- Task to complete
Everything from the line containing "obj.matrix_world = world" through the line containing "imported = [obj" must be quoted exactly; everything else is left out.

* BEGIN Supplied material *

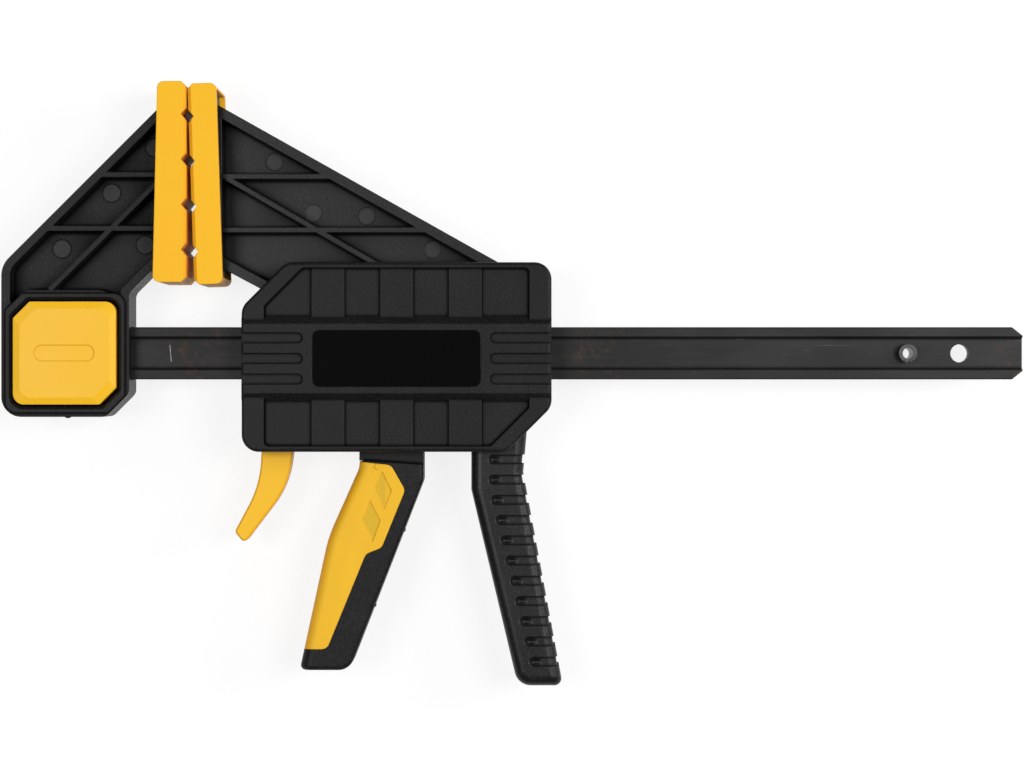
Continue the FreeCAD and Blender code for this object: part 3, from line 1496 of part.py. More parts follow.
def trigger_front_grip():
    """The soft sleeve on the trigger's front edge and cheeks."""
    body = new_body("trigger_front_grip")
    rounded_lever(body, "grip", S.front_grip_proud)
    fit = S.front_grip_fit
    around = new_sketch(body, "front_grip_surround_lines")
    far = S.trigger_length + S.overrun
    add_outline(around, rectangle(-far, far, -far, far))
    zone = soft_zone(S.overrun, ZERO)
    add_outline(around, [
        *((x, y - fit) for x, y, *_ in zone[:1]),
        *zone[1:4],
        *((x - fit, y, radius) for x, y, radius in zone[4:]),
    ])
    through(body, "front_grip_surround", around, S.trigger_thickness)
    hollow = new_sketch(body, "front_grip_hollow_lines")
    inner = trigger_front_edge(S.front_grip_thickness)
    right = S.trigger_back + S.overrun
    add_outline(hollow, [
        (inner[0][0], S.overrun - S.trigger_top_depth),
        *inner[1:],
        (right, -S.trigger_length),
        (right, S.overrun - S.trigger_top_depth),
    ])
    pocket(body, "front_grip_hollow", hollow, S.trigger_thickness - 2 * S.front_grip_thickness,
           both_ways=True)
    face = S.trigger_thickness / 2 + S.front_grip_proud
    for side, name in ((1, "front"), (-1, "rear")):
        lines = new_sketch(body, f"{name}_rhomb_lines", along=side * face)
        for rhomb in RHOMB_SHARES:
            add_outline(lines, [trigger_box(across, down) for across, down in rhomb])
        pocket(body, f"{name}_rhombs", lines, S.rhomb_depth, reverse=side < 0)
    return node(body)


def trigger_pivot_pin():
    body = new_body("trigger_pivot_pin")
    x, y = trigger_pivot()
    circle = new_sketch(body, "trigger_pin_circle")
    add_circle(circle, x, y, S.trigger_pin_radius)
    pad(body, "trigger_pin", circle, 2 * S.trigger_pin_half_length, both_ways=True)
    return node(body)


# Release lever

def release_lever():
    """The short lever in front of the trigger, with the lobe that pushes the brake plates."""
    body = new_body("release_lever")
    x, y = release_pivot()
    eye = S.release_eye_radius
    lines = new_sketch(body, "release_lever_lines")
    add_outline(lines, [
        (x - eye, y + eye, eye * EYE_ROUND_SHARE),
        (-S.release_front, -S.release_lobe_depth, S.release_edge_radius),
        (-S.release_knee_front, -S.release_knee_front_depth, S.release_knee_front_radius),
        (-S.release_tip_front, -S.release_tip_front_depth, S.release_tip_radius),
        (-S.release_tip_back, -S.release_tip_depth, S.release_tip_radius),
        (-S.release_knee_back, -S.release_knee_back_depth, S.release_knee_back_radius),
        (-S.release_back, -S.release_lobe_depth - 2 * eye),
        (-S.release_lobe_reach, -S.release_lobe_depth, S.release_lobe_radius),
        (x + eye, y + eye, eye * EYE_ROUND_SHARE),
    ])
    pad(body, "release_lever_slab", lines, S.release_thickness, both_ways=True)
    dress("Chamfer", body, "release_lever_edges", S.release_bevel,
          lambda edge: on_faces(edge, S.release_thickness / 2))
    bore = new_sketch(body, "release_bore_circle")
    add_circle(bore, x, y, S.release_pin_radius + S.trigger_pin_fit)
    through(body, "release_bore", bore, S.release_thickness)
    return node(body)


def release_pivot_pin():
    body = new_body("release_pivot_pin")
    x, y = release_pivot()
    circle = new_sketch(body, "release_pin_circle")
    add_circle(circle, x, y, S.release_pin_radius)
    pad(body, "release_pin", circle, 2 * S.release_pin_half_length, both_ways=True)
    return node(body)


# Plates and springs

def plate_window():
    """Half height and half width of the window through which a plate grips the bar."""
    return S.bar_height / 2 + S.plate_window_fit, S.bar_thickness / 2 + S.plate_side_fit


def drive_plate(label, left):
    body = new_body(label)
    lines = new_sketch(body, label + "_lines", "YZ_Plane", along=left)
    high = S.drive_plate_height / 2
    side = S.drive_plate_width / 2
    add_outline(lines, rectangle(-high, high, -side, side, S.plate_corner_radius))
    window_high, window_side = plate_window()
    add_outline(lines, rectangle(-window_high, window_high, -window_side, window_side))
    pad(body, label + "_plate", lines, S.drive_plate_thickness)
    return node(body)


def drive_plates():
    drive_plate("drive_plate_1", S.drive_plate_place)
    drive_plate("drive_plate_2", S.drive_plate_place + S.drive_plate_thickness + S.plate_gap)


def brake_pack():
    """Thickness of both brake plates with the gap between them."""
    return 2 * S.brake_plate_thickness + S.plate_gap


def brake_plate(label, offset):
    """A plate drawn upright about its hinge, then leant by the brake's tilt."""
    body = document.addObject("PartDesign::Body", label)
    lines = new_sketch(body, label + "_lines", "YZ_Plane", along=offset)
    side = S.brake_plate_width / 2
    add_outline(lines, rectangle(-S.brake_plate_reach, S.brake_plate_top, -side, side,
                                 S.plate_corner_radius / 2))
    window_high, window_side = plate_window()
    middle = -S.brake_hinge_height
    add_outline(lines, rectangle(middle - window_high, middle + window_high, -window_side, window_side))
    pad(body, label + "_plate", lines, S.brake_plate_thickness)
    body.Placement = FreeCAD.Placement(FreeCAD.Vector(), FreeCAD.Vector(0, 0, -1), S.brake_tilt.value)
    body.setExpression("Placement.Rotation.Angle", S.brake_tilt.text)
    body.setExpression("Placement.Base.x", (-S.brake_hinge_left).text)
    body.setExpression("Placement.Base.y", S.brake_hinge_height.text)
    body.setExpression("Placement.Base.z", BAND_LEVEL.text)
    return node(body)


def brake_plates():
    brake_plate("brake_plate_1", -(brake_pack() / 2))
    brake_plate("brake_plate_2", S.plate_gap / 2)


def drive_spring():
    """The spring round the bar that brings the drive plates and the trigger back."""
    body = new_body("drive_spring")
    wire = S.drive_spring_wire
    start = (S.drive_plate_place + 2 * S.drive_plate_thickness + S.plate_gap + S.spring_gap
             + wire / 2)
    end = S.cover_width / 2 - S.housing_inset - S.housing_wall - S.spring_gap - wire / 2
    coil(body, "drive_coil", {}, (start, S.drive_spring_radius), wire, S.drive_spring_pitch,
         end - start, "H_Axis")
    return node(body)


def brake_spring():
    """The small spring below the bar that leans the brake plates."""
    body = new_body("brake_spring")
    wire = S.brake_spring_wire
    drop = S.brake_spring_depth + S.brake_hinge_height
    start = (brake_pack() / 2 - S.brake_hinge_left - drop * tangent(S.brake_tilt)
             + S.brake_spring_radius * tangent(S.brake_tilt) + S.spring_gap + wire)
    end = -S.housing_rib_place - S.spring_gap / 2 - wire / 2
    coil(body, "brake_coil", {"up": -S.brake_spring_depth}, (start, S.brake_spring_radius), wire,
         S.brake_spring_pitch, end - start, "H_Axis")
    return node(body)


def build():
    steel_bar()
    stop_roll_pin()
    fixed_jaw()
    fixed_jaw_pad()
    jaw_release_button()
    latch_pin()
    latch_retaining_ring()
    latch_spring()
    sliding_jaw_frame()
    sliding_jaw_pad()
    front_cover()
    rear_cover()
    front_label()
    cover_screws()
    trigger_core()
    trigger_front_grip()
    trigger_pivot_pin()
    release_lever()
    release_pivot_pin()
    drive_plates()
    brake_plates()
    drive_spring()
    brake_spring()
    document.recompute()


def export():
    """Checks every object and each piece's solid, then writes one file for each piece."""
    faulty = [item.Name for item in document.Objects if {"Invalid", "Error"} & set(item.State)]
    if faulty:
        raise RuntimeError(f"failed objects: {', '.join(faulty)}")
    for piece in NODES:
        if piece.Shape.isNull() or not piece.Shape.isValid():
            raise RuntimeError(f"bad shape: {piece.Label}")
    os.makedirs("parts", exist_ok=True)
    for piece in NODES:
        piece.Shape.exportStep(os.path.join("parts", piece.Label + ".step"))


build()
export()
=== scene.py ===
import logging
import math
from dataclasses import dataclass
from enum import Enum

import bmesh
import bpy
from mathutils import Matrix, Vector


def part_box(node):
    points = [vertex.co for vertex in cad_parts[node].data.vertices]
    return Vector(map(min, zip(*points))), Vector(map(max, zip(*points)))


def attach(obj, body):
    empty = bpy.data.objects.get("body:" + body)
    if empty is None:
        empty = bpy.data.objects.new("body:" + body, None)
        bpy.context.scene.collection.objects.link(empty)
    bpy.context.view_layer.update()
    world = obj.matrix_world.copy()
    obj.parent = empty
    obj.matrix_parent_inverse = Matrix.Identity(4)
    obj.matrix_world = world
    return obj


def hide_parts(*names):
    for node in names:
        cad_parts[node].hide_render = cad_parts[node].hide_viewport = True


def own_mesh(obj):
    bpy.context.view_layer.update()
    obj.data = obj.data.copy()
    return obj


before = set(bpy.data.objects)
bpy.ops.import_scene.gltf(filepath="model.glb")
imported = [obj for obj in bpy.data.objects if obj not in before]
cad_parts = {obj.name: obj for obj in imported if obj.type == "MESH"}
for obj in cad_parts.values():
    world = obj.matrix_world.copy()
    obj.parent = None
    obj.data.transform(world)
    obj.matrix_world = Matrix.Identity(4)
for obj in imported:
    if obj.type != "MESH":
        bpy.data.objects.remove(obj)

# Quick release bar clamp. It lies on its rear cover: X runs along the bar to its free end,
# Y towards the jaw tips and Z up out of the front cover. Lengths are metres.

LOG = logging.getLogger("clamp")
Colour = tuple[float, float, float]
Span = tuple[float, float]

# Heights: the middle plane of the clamp, and the ejector marks beside the face of the webs
MIDDLE = 0.022
HALF_WEB = 0.0020
MARK_STEP = 0.0003
MARK_TOP = MIDDLE + HALF_WEB + MARK_STEP
MARK_FLOOR = MIDDLE + HALF_WEB - MARK_STEP

# The middle of a noise or a mask
HALF = 0.5


class Body(Enum):
    """The moving groups that the new pieces ride on."""

    BAR = "bar_assembly"
    HEAD = "sliding_head"
    TRIGGER = "trigger"


class Slot(Enum):
    """The record's material slots by name; nothing here hands them to the new pieces."""

    NYLON = "black_nylon"
    PAD = "yellow_pad"
    PLATED = "bright_steel"
    WIRE = "spring_steel"


# Shader tools

EDGE_SAMPLES = 6
HOLLOW_SAMPLES = 8
FIRST_TINT, SECOND_TINT, MIXED_TINT = 6, 7, 2


@dataclass(frozen=True)
class Pattern:
    """A noise: features per metre, octaves, their strength, stretch and turn in degrees."""

    scale: float
    detail: float
    rough: float
    stretch: Colour = (1.0, 1.0, 1.0)
    turn: float = 0.0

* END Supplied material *

- Answer to this task
    obj.matrix_world = world
    return obj


def hide_parts(*names):
    for node in names:
        cad_parts[node].hide_render = cad_parts[node].hide_viewport = True


def own_mesh(obj):
    bpy.context.view_layer.update()
    obj.data = obj.data.copy()
    return obj


before = set(bpy.data.objects)
bpy.ops.import_scene.gltf(filepath="model.glb")
imported = [obj for obj in bpy.data.objects if obj not in before]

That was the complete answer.